講座 心理学概論 6 知覚心理学 1 感覚と知覚

 なぜ心理学では「感覚」や「知覚」を問題にするのであろうか。  

 初期の研究がこのようなテーマを特に強調するものであったことも関係しているが、その頃は「心的要素」がこれらからなると考えられていたためで、現代心理学ではもはやその影はない。それなのに相変わらずこれらを研究しているのは、「目は心の窓」と言うように、外界と心を結ぶ重要な連絡路だと考えられているためである。  

 では「感覚」と「知覚」はどう違うのだろうか。  

 この問題に答えるのは難しい。  

 そこで、現実にこれらの用語が用いられている例から考えていこうと思う。  

 「味覚」は「感覚」でもあるが、「知覚」でもありうる。では目の「奥行き知覚」ではどうだろうか。「奥行き感覚」と言う用語は存在しない。同様に「錯視」現象は「知覚心理学」の一大テーマではあるが、「感覚心理学」のテーマではない。これらのことから、比較的単純な刺激受容を「感覚」、そうでないものを「知覚」と呼んでいるらしいことまでは理解できたであろう。  

 もっと厳密に言おう。  

 「知覚」とは「感覚受容器から脳内の過程までの一連の刺激処理」のことを言う。したがって単に感覚するだけではなく、その脳内処理までを総称して「知覚」と呼ぶのである。  

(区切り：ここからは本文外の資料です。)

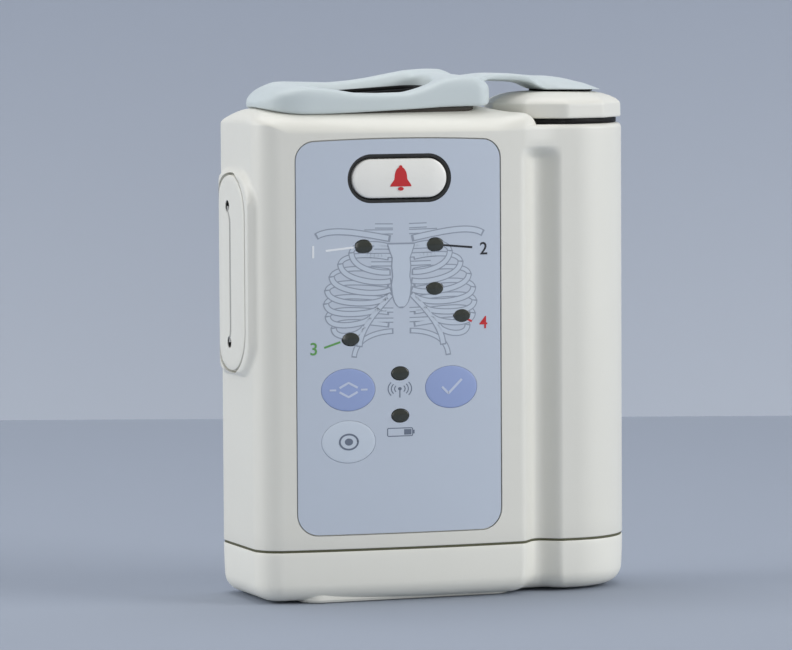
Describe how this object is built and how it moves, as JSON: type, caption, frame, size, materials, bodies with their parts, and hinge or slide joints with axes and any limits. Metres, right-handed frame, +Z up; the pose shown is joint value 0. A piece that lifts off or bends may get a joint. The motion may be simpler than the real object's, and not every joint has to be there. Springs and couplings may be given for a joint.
{
  "type": "patient telemetry transmitter",
  "caption": "Patient-worn heart-signal transmitter with lamps and keys on its front, a lead socket and rubber strap on top, and a battery tube with a quarter-turn cap",
  "frame": {"origin": "middle of the footprint, on the surface that the pack stands on", "axes": "+Z up to the strap, the front with the keys faces -Y, the battery tube is at +X"},
  "size_m": [0.098, 0.0382, 0.1263],
  "materials": {
    "case_plastic": "fine satin texture",
    "button_plastic": "smooth satin",
    "overlay_film": "fine velvet film",
    "key_blue": "fine velvet film",
    "key_pale": "fine velvet film",
    "window_smoked": "dark clear window",
    "moulded_black": "moulded",
    "seal_rubber": "matt seal",
    "seal_black": "matt seal",
    "strap_rubber": "soft satin",
    "board_green": "solder mask",
    "plated_steel": "plated",
    "contact_gold": "gold plated",
    "cell_wrap": "plain wrap"
  },
  "bodies": {
    "case": {"antenna_plate": "contact_gold", "battery_cell_back": "cell_wrap", "battery_cell_front": "cell_wrap", "battery_sleeve": "moulded_black", "beeper": "moulded_black", "board_screw_1": "plated_steel", "board_screw_2": "plated_steel", "bottom_cover": "case_plastic", "call_button_bezel": "moulded_black", "call_switch": "moulded_black", "case_screw_1": "plated_steel", "case_screw_2": "plated_steel", "case_screw_3": "plated_steel", "case_screw_4": "plated_steel", "cell_contact_plate": "plated_steel", "cell_contact_spring": "plated_steel", "check_key_dome": "plated_steel", "cover_screw_1": "moulded_black", "cover_screw_2": "moulded_black", "lead_lamp_window_1": "window_smoked", "lead_lamp_window_2": "window_smoked", "lead_lamp_window_3": "window_smoked", "lead_lamp_window_4": "window_smoked", "lead_lamp_window_5": "window_smoked", "lead_lamp_window_6": "window_smoked", "lead_lamp_window_7": "window_smoked", "lead_pin_1": "contact_gold", "lead_pin_2": "contact_gold", "lead_pin_3": "contact_gold", "lead_pin_4": "contact_gold", "lead_pin_5": "contact_gold", "lead_socket": "moulded_black", "main_board": "board_green", "main_shell": "case_plastic", "overlay": "overlay_film", "radio_shield": "plated_steel", "record_key_dome": "plated_steel", "seam_gasket": "seal_rubber", "select_key_dome": "plated_steel", "service_connector": "moulded_black", "side_cover": "case_plastic", "strap_loop": "strap_rubber", "strap_screw_1": "plated_steel", "strap_screw_2": "plated_steel", "strap_tongue": "strap_rubber"},
    "call_button": {"call_button": "button_plastic"},
    "select_key": {"select_key": "key_blue"},
    "check_key": {"check_key": "key_blue"},
    "record_key": {"record_key": "key_pale"},
    "strap_end": {"strap_disc": "strap_rubber"},
    "cap": {"battery_cap": "case_plastic", "cap_gasket": "seal_black", "cap_contact": "plated_steel"}
  },
  "joints": [
    {"name": "call_button_press", "type": "slide", "parent": "case", "child": "call_button", "axis": [0, 1, 0], "range_m": [0, 0.0008], "stiffness_N_per_m": 2000},
    {"name": "select_key_press", "type": "slide", "parent": "case", "child": "select_key", "axis": [0, 1, 0], "range_m": [0, 0.0004], "stiffness_N_per_m": 2000},
    {"name": "check_key_press", "type": "slide", "parent": "case", "child": "check_key", "axis": [0, 1, 0], "range_m": [0, 0.0004], "stiffness_N_per_m": 2000},
    {"name": "record_key_press", "type": "slide", "parent": "case", "child": "record_key", "axis": [0, 1, 0], "range_m": [0, 0.0004], "stiffness_N_per_m": 2000},
    {"name": "cap_lift", "type": "slide", "parent": "case", "child": "strap_end", "axis": [0, 0, 1], "range_m": [0, 0.00121]},
    {"name": "cap_turn", "type": "hinge", "parent": "strap_end", "child": "cap", "pos_m": [0.0325, 0, 0.1145], "axis": [0, 0, 1], "range_deg": [0, 90]}
  ],
  "couplings": [
    {"joint": "cap_lift", "follows": "cap_turn", "m_per_rad": 0.000764}
  ]
}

 運動知覚から後の節で後述する「カクテルパーティー現象」まで、知覚研究は相当の広さと深さを持った領域である。さらに高次脳機能である「思考」などを含めた場合、それは「認知」と呼ばれる。  我々はこの章の中で、錯視、カクテルバーティー効果やマガーク効果や文脈効果、遠刺激と近刺激、恒常性、主観的輪郭、運動情報処理、視野の安定、奥行き知覚、知覚特性の応用などを扱う。あるテーマは新しく、あるテーマは昔から追求されてきたテーマである。  

 これらの諸テーマは、人間の世界認識の基本的メカニズムを知るという目的だけではなくて、前章で学んだ信号検出の理論のように、実用的な場面での実践にも役に立つものが少なくない。たとえば飛行機のコックピットをどう設計すべきかとか、いかにして福祉に役立てるか(例えば、お年寄りに優しい知覚世界の構築)とかの応用的諸問題の解決の糸口を探ると言った意味でも重要な問題であることは間違いないであろう。この意味で、現代ほど心理学に負わされた使命が大きい時代はないといえる。知覚の問題は、人間工学の問題の解決の良きヒントを与えるものなのである。